Most of my 2x surges or more have been around $30.00. Hey beats the hell out of regular fares!


----------



## Sydney Uber (Apr 15, 2014)

mUberIE said:


> Just to confirm: with ping beeping on phone, I should be able to see rates for that particular request somewhere on the screen before accepting, right?


Yes on the bottom. I gotta have my glasses on to read it though


----------



## Oc_DriverX (Apr 29, 2014)

ReviTULize said:


> The pickup location has to be in the surge zone...not you


^ This is correct. You will also find that when rates are increasing that sometimes your ping will come through with the previous surge rate, as if it were in a queue and had not been filled yet. So even though the passenger app shows a higher surge rate, 3x for example, you may get a ping and accept it and find it was at a lower previous rate, 2.4x for example. It is another reason why if rates are increasing, it pays to be slow to go back online.


----------



## Oc_DriverX (Apr 29, 2014)

Another thought for the OP: How did you know what the rate was for the area you were in?
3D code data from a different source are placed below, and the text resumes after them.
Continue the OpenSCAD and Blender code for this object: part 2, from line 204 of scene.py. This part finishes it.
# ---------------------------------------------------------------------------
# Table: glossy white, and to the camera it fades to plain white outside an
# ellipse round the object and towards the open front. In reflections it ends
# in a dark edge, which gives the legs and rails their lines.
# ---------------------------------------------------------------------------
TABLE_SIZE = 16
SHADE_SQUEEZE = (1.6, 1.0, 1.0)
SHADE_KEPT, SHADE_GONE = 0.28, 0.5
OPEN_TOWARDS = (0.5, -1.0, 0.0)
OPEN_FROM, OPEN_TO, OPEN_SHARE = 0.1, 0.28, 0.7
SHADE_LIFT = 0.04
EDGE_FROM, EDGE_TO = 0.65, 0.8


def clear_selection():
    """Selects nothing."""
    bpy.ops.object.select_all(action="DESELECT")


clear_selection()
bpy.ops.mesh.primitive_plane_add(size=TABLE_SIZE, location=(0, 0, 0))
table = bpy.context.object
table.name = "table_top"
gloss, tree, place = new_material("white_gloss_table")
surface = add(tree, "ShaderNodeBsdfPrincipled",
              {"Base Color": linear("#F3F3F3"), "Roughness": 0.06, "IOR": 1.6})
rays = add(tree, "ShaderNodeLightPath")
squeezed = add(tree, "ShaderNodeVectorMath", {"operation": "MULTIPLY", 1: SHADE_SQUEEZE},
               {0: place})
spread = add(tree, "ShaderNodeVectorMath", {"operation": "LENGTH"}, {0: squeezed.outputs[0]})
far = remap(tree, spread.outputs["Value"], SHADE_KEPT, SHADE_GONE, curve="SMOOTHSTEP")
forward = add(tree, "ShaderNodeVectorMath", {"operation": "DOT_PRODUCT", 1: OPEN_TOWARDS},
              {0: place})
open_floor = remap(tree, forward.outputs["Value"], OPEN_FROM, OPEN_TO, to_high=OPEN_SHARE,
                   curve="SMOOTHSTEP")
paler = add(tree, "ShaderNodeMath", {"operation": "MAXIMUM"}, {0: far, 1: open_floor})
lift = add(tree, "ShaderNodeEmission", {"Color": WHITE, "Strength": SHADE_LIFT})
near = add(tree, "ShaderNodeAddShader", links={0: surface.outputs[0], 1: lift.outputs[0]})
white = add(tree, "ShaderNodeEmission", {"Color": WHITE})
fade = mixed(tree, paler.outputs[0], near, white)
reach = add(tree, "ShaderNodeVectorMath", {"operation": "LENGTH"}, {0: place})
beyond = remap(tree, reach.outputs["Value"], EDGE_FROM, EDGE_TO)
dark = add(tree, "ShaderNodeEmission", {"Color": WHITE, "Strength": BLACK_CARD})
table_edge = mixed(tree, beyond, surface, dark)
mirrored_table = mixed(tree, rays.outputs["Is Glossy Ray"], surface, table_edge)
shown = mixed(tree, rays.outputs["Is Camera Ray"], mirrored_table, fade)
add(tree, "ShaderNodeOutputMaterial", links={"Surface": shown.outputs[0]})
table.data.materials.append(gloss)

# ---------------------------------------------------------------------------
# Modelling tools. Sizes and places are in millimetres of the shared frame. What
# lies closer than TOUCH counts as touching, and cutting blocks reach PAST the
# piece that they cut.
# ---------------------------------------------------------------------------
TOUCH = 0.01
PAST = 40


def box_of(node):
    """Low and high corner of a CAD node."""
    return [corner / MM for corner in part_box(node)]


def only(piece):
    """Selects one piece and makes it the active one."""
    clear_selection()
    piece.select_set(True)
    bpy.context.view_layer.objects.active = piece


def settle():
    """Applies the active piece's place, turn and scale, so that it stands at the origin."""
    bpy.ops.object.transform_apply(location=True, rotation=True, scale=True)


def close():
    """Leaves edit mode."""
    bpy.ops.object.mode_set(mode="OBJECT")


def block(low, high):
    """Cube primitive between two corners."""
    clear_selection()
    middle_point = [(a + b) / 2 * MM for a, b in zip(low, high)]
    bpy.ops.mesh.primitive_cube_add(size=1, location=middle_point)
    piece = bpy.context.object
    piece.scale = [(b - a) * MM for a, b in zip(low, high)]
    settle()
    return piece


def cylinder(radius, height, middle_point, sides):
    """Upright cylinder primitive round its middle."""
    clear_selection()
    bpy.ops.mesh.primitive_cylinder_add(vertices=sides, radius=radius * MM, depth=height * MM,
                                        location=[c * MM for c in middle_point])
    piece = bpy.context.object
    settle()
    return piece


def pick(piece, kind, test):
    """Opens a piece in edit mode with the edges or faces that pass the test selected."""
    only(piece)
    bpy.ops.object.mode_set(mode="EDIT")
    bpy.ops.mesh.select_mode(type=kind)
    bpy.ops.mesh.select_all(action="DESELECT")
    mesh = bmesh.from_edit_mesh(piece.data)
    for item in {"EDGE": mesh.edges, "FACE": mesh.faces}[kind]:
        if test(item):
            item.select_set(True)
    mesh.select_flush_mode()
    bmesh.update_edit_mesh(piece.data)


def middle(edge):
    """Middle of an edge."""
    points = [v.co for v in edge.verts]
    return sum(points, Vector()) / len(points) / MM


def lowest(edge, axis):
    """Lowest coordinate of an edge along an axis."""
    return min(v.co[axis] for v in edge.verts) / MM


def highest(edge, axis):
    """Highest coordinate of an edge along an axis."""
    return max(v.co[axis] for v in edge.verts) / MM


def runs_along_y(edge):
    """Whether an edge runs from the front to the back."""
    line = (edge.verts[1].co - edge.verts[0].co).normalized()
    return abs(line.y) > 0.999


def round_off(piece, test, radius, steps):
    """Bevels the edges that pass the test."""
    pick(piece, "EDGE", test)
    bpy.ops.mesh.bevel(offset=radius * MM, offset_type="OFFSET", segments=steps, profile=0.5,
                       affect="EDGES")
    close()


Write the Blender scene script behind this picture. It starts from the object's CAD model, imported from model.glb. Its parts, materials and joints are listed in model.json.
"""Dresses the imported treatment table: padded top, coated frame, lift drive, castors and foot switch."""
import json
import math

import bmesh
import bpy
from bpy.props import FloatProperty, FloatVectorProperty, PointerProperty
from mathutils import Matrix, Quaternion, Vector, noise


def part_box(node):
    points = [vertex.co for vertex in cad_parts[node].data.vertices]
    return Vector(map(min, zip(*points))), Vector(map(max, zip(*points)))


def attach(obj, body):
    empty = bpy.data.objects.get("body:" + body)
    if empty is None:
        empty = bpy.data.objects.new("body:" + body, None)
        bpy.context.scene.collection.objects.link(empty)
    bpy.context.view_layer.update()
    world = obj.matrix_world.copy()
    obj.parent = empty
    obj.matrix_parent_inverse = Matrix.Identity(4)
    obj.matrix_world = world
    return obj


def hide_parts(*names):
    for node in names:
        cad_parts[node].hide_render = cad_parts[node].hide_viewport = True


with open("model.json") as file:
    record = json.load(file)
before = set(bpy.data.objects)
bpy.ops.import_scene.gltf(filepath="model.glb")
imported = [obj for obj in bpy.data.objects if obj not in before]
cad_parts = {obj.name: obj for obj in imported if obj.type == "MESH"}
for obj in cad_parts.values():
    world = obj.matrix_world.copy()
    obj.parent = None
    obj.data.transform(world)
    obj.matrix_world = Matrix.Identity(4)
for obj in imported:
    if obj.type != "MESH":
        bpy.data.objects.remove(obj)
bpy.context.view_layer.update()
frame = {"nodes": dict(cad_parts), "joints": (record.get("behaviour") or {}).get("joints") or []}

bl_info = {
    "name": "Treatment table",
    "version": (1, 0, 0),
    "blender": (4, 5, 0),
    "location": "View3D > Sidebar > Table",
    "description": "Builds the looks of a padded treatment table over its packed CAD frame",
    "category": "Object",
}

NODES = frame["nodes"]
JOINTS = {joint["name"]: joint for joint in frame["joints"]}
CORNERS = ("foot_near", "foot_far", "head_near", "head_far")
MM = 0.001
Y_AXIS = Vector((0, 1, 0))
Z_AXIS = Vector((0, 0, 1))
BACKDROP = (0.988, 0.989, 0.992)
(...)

If there are multiple surge areas in Orange County, the driver app will show the range for all of the areas that are surging. I believe that darker the red, the higher the surge. My point is, that the highest rate on the screen could have been the rate for a different part of Orange County, and not the CM/NB area you were in. You would have to use the passenger app to know the rate for the area you are in, unless you are in the only surging area (or of course, see the rate on the screen as the ping comes in).


----------



## 1uberdriver4u (Nov 11, 2015)

I read somewhere that uber only does not take additional fees on surge price fare.. However last night I have one surge trip and looked at the trip later, the fare was 8.56 and the surge fee was 14.99 and the uber fee was 5.84
This is higher than normal on an 8 dollar fare!!!!


----------